▶ _PROMPT_
Your task is to give the data again, exactly, with every line intact.

# COLLECTED MATERIAL start

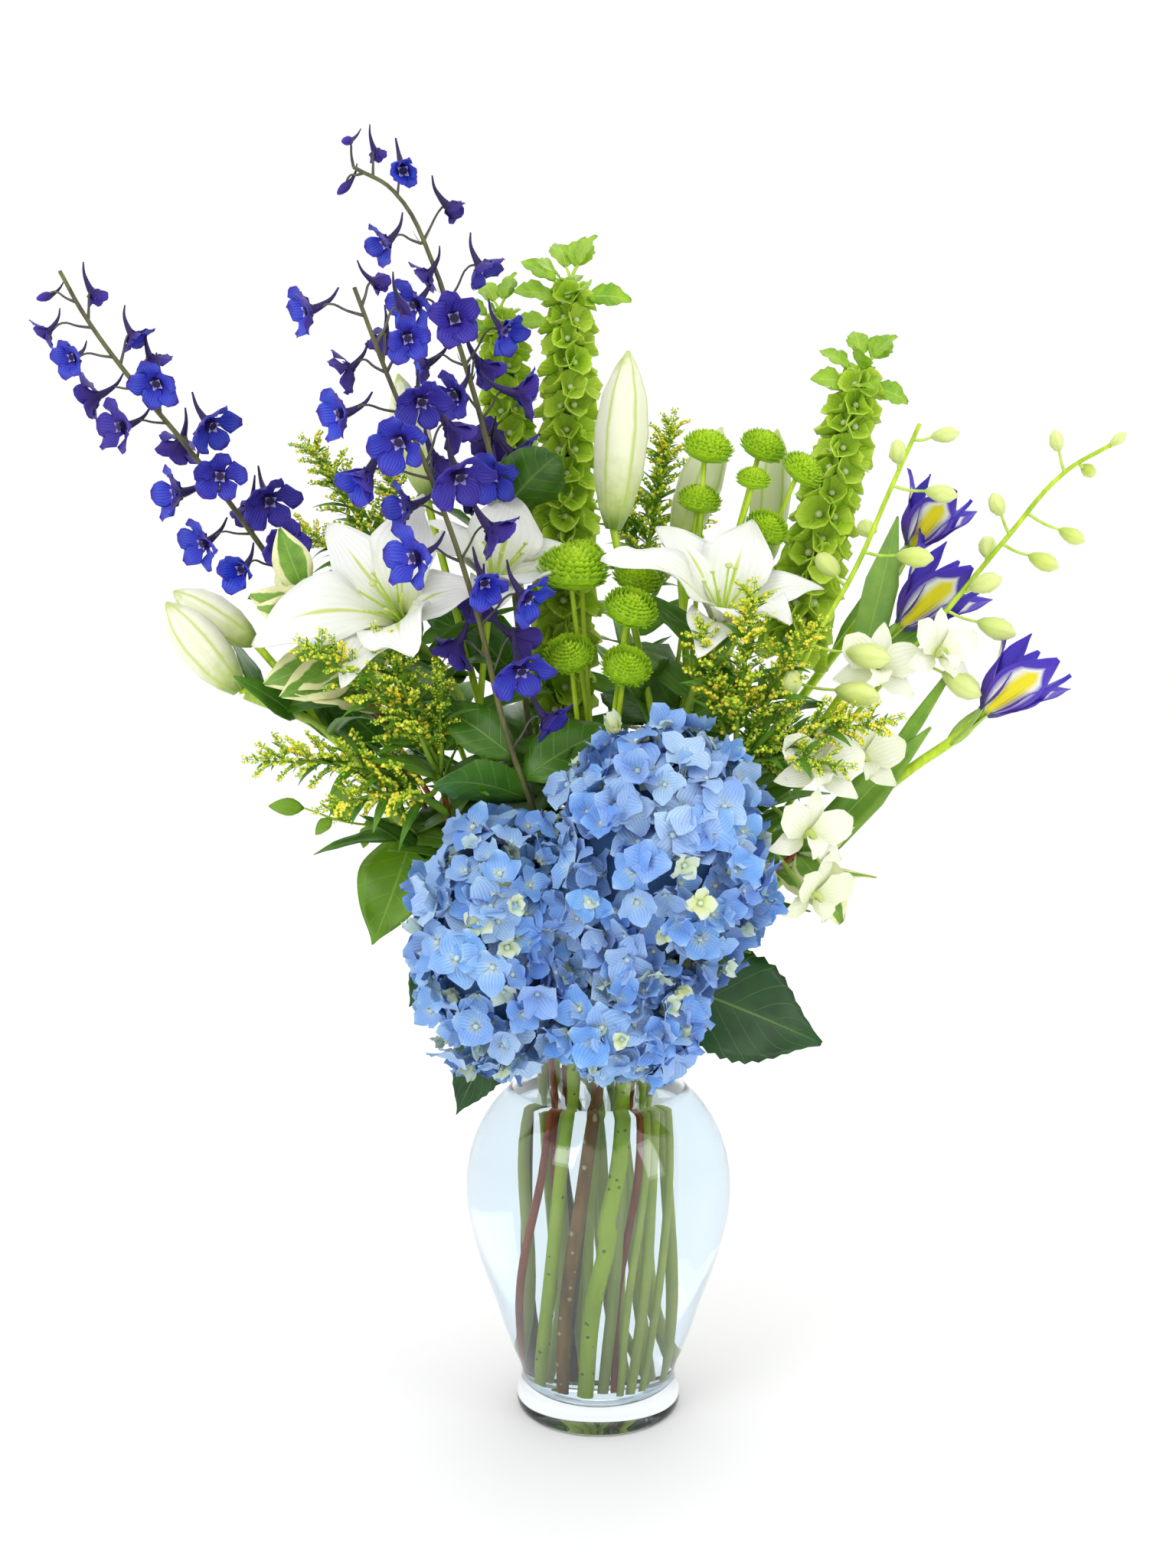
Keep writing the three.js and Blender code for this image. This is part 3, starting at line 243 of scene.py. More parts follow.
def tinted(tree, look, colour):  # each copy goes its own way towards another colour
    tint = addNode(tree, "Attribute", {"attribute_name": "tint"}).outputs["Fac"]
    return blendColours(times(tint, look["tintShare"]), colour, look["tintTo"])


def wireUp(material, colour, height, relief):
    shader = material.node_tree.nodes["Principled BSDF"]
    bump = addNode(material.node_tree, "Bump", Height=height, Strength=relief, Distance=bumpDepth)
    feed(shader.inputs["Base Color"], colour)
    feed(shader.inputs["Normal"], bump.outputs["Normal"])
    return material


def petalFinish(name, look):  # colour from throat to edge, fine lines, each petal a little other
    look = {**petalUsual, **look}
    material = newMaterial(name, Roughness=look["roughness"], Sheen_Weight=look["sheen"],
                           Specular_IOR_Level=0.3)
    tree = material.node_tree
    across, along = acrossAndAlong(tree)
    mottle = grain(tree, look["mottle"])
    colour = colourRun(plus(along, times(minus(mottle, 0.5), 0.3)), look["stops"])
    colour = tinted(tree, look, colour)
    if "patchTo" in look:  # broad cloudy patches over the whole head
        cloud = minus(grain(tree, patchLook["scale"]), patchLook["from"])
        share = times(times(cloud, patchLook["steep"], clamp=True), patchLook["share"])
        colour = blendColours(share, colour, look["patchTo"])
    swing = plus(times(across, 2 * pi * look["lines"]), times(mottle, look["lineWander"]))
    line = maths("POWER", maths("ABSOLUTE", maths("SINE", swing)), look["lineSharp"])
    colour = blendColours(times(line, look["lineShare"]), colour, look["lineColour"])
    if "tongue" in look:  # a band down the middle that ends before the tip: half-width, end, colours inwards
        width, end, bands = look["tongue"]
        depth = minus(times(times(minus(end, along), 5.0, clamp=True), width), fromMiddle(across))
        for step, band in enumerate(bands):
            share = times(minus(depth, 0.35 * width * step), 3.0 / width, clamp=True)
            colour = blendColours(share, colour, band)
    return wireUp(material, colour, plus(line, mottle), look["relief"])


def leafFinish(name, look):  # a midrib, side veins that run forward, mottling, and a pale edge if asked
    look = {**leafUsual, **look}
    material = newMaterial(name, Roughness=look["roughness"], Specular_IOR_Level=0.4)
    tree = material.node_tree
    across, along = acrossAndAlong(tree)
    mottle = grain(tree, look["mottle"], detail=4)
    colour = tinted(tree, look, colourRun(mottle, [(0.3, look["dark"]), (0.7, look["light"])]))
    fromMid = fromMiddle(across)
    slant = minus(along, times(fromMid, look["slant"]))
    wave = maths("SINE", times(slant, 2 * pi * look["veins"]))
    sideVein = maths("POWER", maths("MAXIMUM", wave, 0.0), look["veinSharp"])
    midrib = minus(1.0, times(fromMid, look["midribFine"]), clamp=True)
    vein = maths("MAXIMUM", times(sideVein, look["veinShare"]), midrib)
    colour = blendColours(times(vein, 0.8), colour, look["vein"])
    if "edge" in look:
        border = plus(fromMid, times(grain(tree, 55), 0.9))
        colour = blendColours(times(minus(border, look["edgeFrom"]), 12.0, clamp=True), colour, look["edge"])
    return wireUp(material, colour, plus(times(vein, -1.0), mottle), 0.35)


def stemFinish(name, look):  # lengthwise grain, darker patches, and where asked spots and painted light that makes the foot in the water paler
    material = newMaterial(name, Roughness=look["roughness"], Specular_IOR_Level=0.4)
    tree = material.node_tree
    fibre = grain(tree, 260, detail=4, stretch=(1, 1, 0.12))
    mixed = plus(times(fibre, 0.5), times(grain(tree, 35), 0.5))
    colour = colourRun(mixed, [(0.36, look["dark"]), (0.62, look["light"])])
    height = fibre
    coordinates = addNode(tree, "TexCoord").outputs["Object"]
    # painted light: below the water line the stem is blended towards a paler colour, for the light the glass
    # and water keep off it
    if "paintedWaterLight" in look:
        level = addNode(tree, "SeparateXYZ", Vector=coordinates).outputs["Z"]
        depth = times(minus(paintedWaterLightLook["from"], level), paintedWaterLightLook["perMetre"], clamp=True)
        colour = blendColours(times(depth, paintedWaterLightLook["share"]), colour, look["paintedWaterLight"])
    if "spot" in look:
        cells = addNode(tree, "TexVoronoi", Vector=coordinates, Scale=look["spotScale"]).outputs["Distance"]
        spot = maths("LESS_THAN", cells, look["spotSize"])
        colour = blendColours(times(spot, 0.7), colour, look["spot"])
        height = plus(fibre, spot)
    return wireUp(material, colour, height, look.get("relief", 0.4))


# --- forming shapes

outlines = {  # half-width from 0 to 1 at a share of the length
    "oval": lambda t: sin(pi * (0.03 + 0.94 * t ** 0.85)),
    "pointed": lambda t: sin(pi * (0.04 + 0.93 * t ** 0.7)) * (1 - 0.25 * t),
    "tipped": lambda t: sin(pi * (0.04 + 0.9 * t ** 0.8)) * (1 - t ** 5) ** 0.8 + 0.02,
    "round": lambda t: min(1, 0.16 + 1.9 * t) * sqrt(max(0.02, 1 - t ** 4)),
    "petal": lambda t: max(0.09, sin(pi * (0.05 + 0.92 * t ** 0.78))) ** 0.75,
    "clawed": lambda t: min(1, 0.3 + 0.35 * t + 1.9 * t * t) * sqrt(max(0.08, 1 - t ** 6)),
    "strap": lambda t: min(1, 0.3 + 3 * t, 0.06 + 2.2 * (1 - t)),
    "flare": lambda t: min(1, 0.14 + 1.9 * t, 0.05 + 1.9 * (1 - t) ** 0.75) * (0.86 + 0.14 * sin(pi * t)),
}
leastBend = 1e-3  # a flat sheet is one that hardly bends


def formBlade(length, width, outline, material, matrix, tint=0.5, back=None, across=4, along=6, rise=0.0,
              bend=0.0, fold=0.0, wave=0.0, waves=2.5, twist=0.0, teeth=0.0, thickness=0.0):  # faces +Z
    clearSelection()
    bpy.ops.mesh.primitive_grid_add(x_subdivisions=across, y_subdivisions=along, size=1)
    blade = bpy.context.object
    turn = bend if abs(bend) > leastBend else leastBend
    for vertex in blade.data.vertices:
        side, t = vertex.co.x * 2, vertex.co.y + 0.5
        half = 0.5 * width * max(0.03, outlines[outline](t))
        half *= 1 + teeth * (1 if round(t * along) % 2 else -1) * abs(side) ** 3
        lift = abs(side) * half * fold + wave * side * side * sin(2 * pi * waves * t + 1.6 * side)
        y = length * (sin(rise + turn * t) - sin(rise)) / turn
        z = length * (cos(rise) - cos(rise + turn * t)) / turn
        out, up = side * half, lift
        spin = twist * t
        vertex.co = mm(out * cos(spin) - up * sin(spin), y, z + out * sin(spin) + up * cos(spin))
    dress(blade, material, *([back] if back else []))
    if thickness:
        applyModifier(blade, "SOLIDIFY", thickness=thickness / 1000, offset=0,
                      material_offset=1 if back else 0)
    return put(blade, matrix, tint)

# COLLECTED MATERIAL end

▶ _THE COMPLETED TASK_
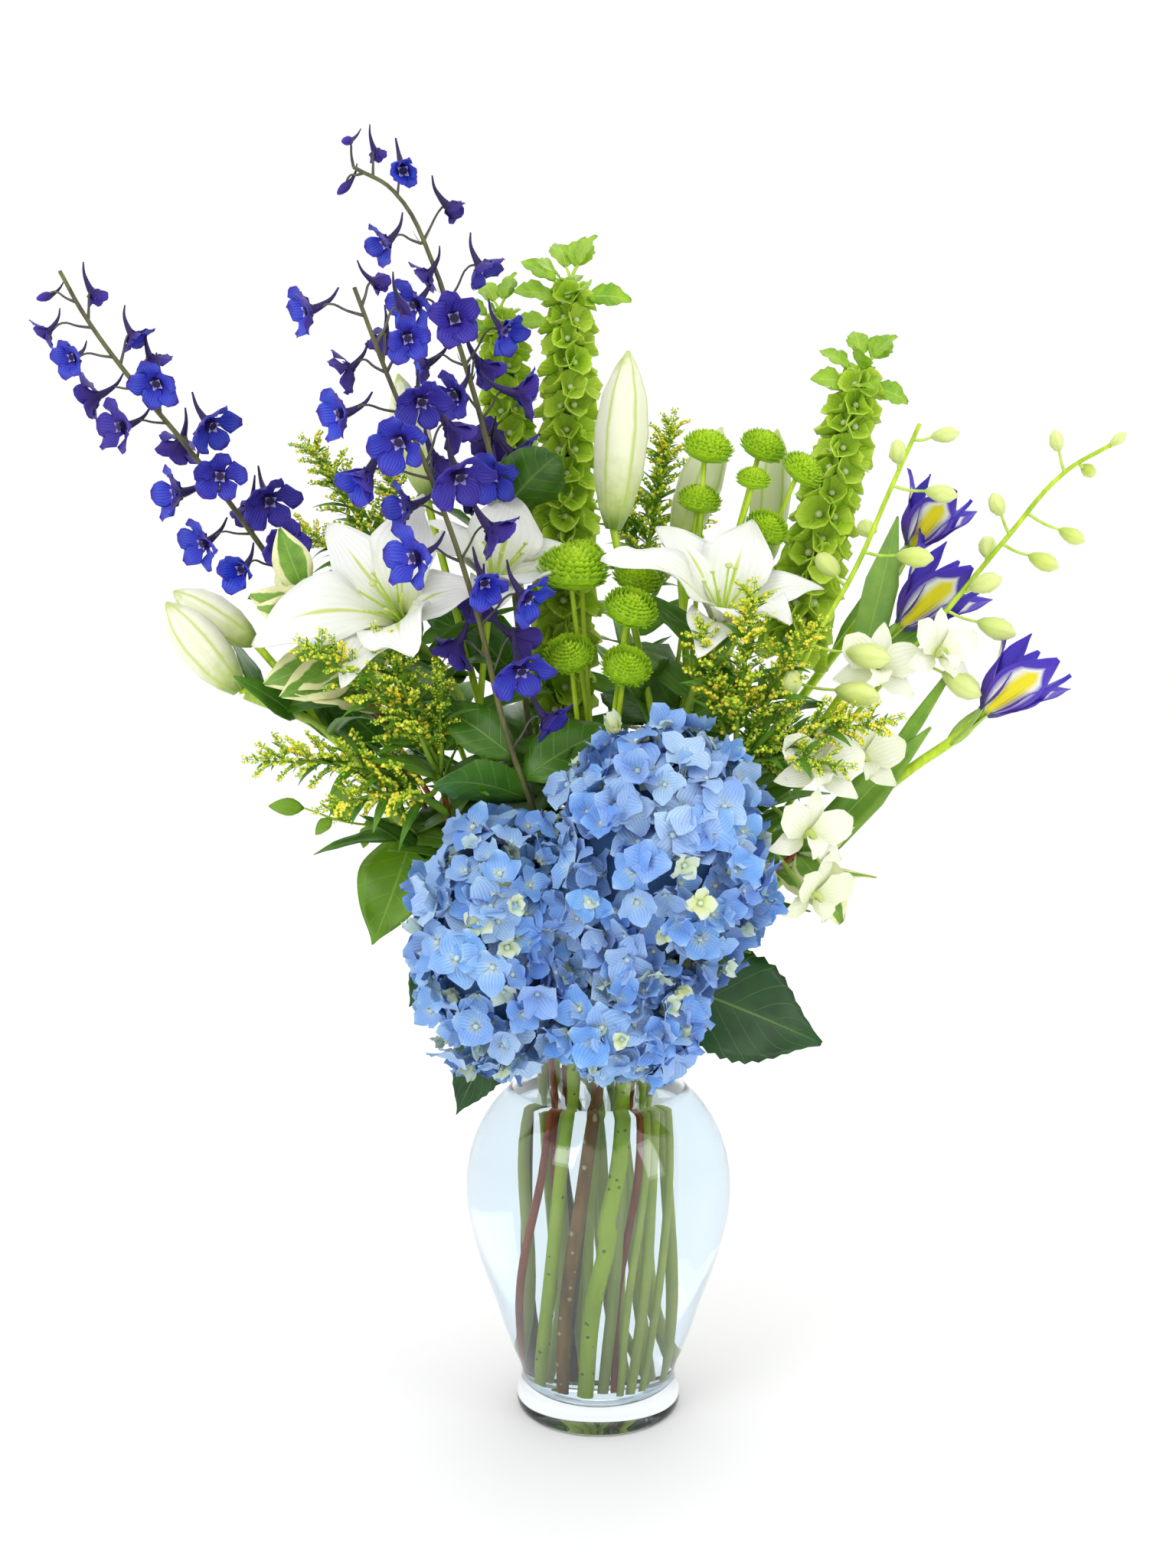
Keep writing the three.js and Blender code for this image. This is part 3, starting at line 243 of scene.py. More parts follow.
def tinted(tree, look, colour):  # each copy goes its own way towards another colour
    tint = addNode(tree, "Attribute", {"attribute_name": "tint"}).outputs["Fac"]
    return blendColours(times(tint, look["tintShare"]), colour, look["tintTo"])


def wireUp(material, colour, height, relief):
    shader = material.node_tree.nodes["Principled BSDF"]
    bump = addNode(material.node_tree, "Bump", Height=height, Strength=relief, Distance=bumpDepth)
    feed(shader.inputs["Base Color"], colour)
    feed(shader.inputs["Normal"], bump.outputs["Normal"])
    return material


def petalFinish(name, look):  # colour from throat to edge, fine lines, each petal a little other
    look = {**petalUsual, **look}
    material = newMaterial(name, Roughness=look["roughness"], Sheen_Weight=look["sheen"],
                           Specular_IOR_Level=0.3)
    tree = material.node_tree
    across, along = acrossAndAlong(tree)
    mottle = grain(tree, look["mottle"])
    colour = colourRun(plus(along, times(minus(mottle, 0.5), 0.3)), look["stops"])
    colour = tinted(tree, look, colour)
    if "patchTo" in look:  # broad cloudy patches over the whole head
        cloud = minus(grain(tree, patchLook["scale"]), patchLook["from"])
        share = times(times(cloud, patchLook["steep"], clamp=True), patchLook["share"])
        colour = blendColours(share, colour, look["patchTo"])
    swing = plus(times(across, 2 * pi * look["lines"]), times(mottle, look["lineWander"]))
    line = maths("POWER", maths("ABSOLUTE", maths("SINE", swing)), look["lineSharp"])
    colour = blendColours(times(line, look["lineShare"]), colour, look["lineColour"])
    if "tongue" in look:  # a band down the middle that ends before the tip: half-width, end, colours inwards
        width, end, bands = look["tongue"]
        depth = minus(times(times(minus(end, along), 5.0, clamp=True), width), fromMiddle(across))
        for step, band in enumerate(bands):
            share = times(minus(depth, 0.35 * width * step), 3.0 / width, clamp=True)
            colour = blendColours(share, colour, band)
    return wireUp(material, colour, plus(line, mottle), look["relief"])


def leafFinish(name, look):  # a midrib, side veins that run forward, mottling, and a pale edge if asked
    look = {**leafUsual, **look}
    material = newMaterial(name, Roughness=look["roughness"], Specular_IOR_Level=0.4)
    tree = material.node_tree
    across, along = acrossAndAlong(tree)
    mottle = grain(tree, look["mottle"], detail=4)
    colour = tinted(tree, look, colourRun(mottle, [(0.3, look["dark"]), (0.7, look["light"])]))
    fromMid = fromMiddle(across)
    slant = minus(along, times(fromMid, look["slant"]))
    wave = maths("SINE", times(slant, 2 * pi * look["veins"]))
    sideVein = maths("POWER", maths("MAXIMUM", wave, 0.0), look["veinSharp"])
    midrib = minus(1.0, times(fromMid, look["midribFine"]), clamp=True)
    vein = maths("MAXIMUM", times(sideVein, look["veinShare"]), midrib)
    colour = blendColours(times(vein, 0.8), colour, look["vein"])
    if "edge" in look:
        border = plus(fromMid, times(grain(tree, 55), 0.9))
        colour = blendColours(times(minus(border, look["edgeFrom"]), 12.0, clamp=True), colour, look["edge"])
    return wireUp(material, colour, plus(times(vein, -1.0), mottle), 0.35)


def stemFinish(name, look):  # lengthwise grain, darker patches, and where asked spots and painted light that makes the foot in the water paler
    material = newMaterial(name, Roughness=look["roughness"], Specular_IOR_Level=0.4)
    tree = material.node_tree
    fibre = grain(tree, 260, detail=4, stretch=(1, 1, 0.12))
    mixed = plus(times(fibre, 0.5), times(grain(tree, 35), 0.5))
    colour = colourRun(mixed, [(0.36, look["dark"]), (0.62, look["light"])])
    height = fibre
    coordinates = addNode(tree, "TexCoord").outputs["Object"]
    # painted light: below the water line the stem is blended towards a paler colour, for the light the glass
    # and water keep off it
    if "paintedWaterLight" in look:
        level = addNode(tree, "SeparateXYZ", Vector=coordinates).outputs["Z"]
        depth = times(minus(paintedWaterLightLook["from"], level), paintedWaterLightLook["perMetre"], clamp=True)
        colour = blendColours(times(depth, paintedWaterLightLook["share"]), colour, look["paintedWaterLight"])
    if "spot" in look:
        cells = addNode(tree, "TexVoronoi", Vector=coordinates, Scale=look["spotScale"]).outputs["Distance"]
        spot = maths("LESS_THAN", cells, look["spotSize"])
        colour = blendColours(times(spot, 0.7), colour, look["spot"])
        height = plus(fibre, spot)
    return wireUp(material, colour, height, look.get("relief", 0.4))


# --- forming shapes

outlines = {  # half-width from 0 to 1 at a share of the length
    "oval": lambda t: sin(pi * (0.03 + 0.94 * t ** 0.85)),
    "pointed": lambda t: sin(pi * (0.04 + 0.93 * t ** 0.7)) * (1 - 0.25 * t),
    "tipped": lambda t: sin(pi * (0.04 + 0.9 * t ** 0.8)) * (1 - t ** 5) ** 0.8 + 0.02,
    "round": lambda t: min(1, 0.16 + 1.9 * t) * sqrt(max(0.02, 1 - t ** 4)),
    "petal": lambda t: max(0.09, sin(pi * (0.05 + 0.92 * t ** 0.78))) ** 0.75,
    "clawed": lambda t: min(1, 0.3 + 0.35 * t + 1.9 * t * t) * sqrt(max(0.08, 1 - t ** 6)),
    "strap": lambda t: min(1, 0.3 + 3 * t, 0.06 + 2.2 * (1 - t)),
    "flare": lambda t: min(1, 0.14 + 1.9 * t, 0.05 + 1.9 * (1 - t) ** 0.75) * (0.86 + 0.14 * sin(pi * t)),
}
leastBend = 1e-3  # a flat sheet is one that hardly bends


def formBlade(length, width, outline, material, matrix, tint=0.5, back=None, across=4, along=6, rise=0.0,
              bend=0.0, fold=0.0, wave=0.0, waves=2.5, twist=0.0, teeth=0.0, thickness=0.0):  # faces +Z
    clearSelection()
    bpy.ops.mesh.primitive_grid_add(x_subdivisions=across, y_subdivisions=along, size=1)
    blade = bpy.context.object
    turn = bend if abs(bend) > leastBend else leastBend
    for vertex in blade.data.vertices:
        side, t = vertex.co.x * 2, vertex.co.y + 0.5
        half = 0.5 * width * max(0.03, outlines[outline](t))
        half *= 1 + teeth * (1 if round(t * along) % 2 else -1) * abs(side) ** 3
        lift = abs(side) * half * fold + wave * side * side * sin(2 * pi * waves * t + 1.6 * side)
        y = length * (sin(rise + turn * t) - sin(rise)) / turn
        z = length * (cos(rise) - cos(rise + turn * t)) / turn
        out, up = side * half, lift
        spin = twist * t
        vertex.co = mm(out * cos(spin) - up * sin(spin), y, z + out * sin(spin) + up * cos(spin))
    dress(blade, material, *([back] if back else []))
    if thickness:
        applyModifier(blade, "SOLIDIFY", thickness=thickness / 1000, offset=0,
                      material_offset=1 if back else 0)
    return put(blade, matrix, tint)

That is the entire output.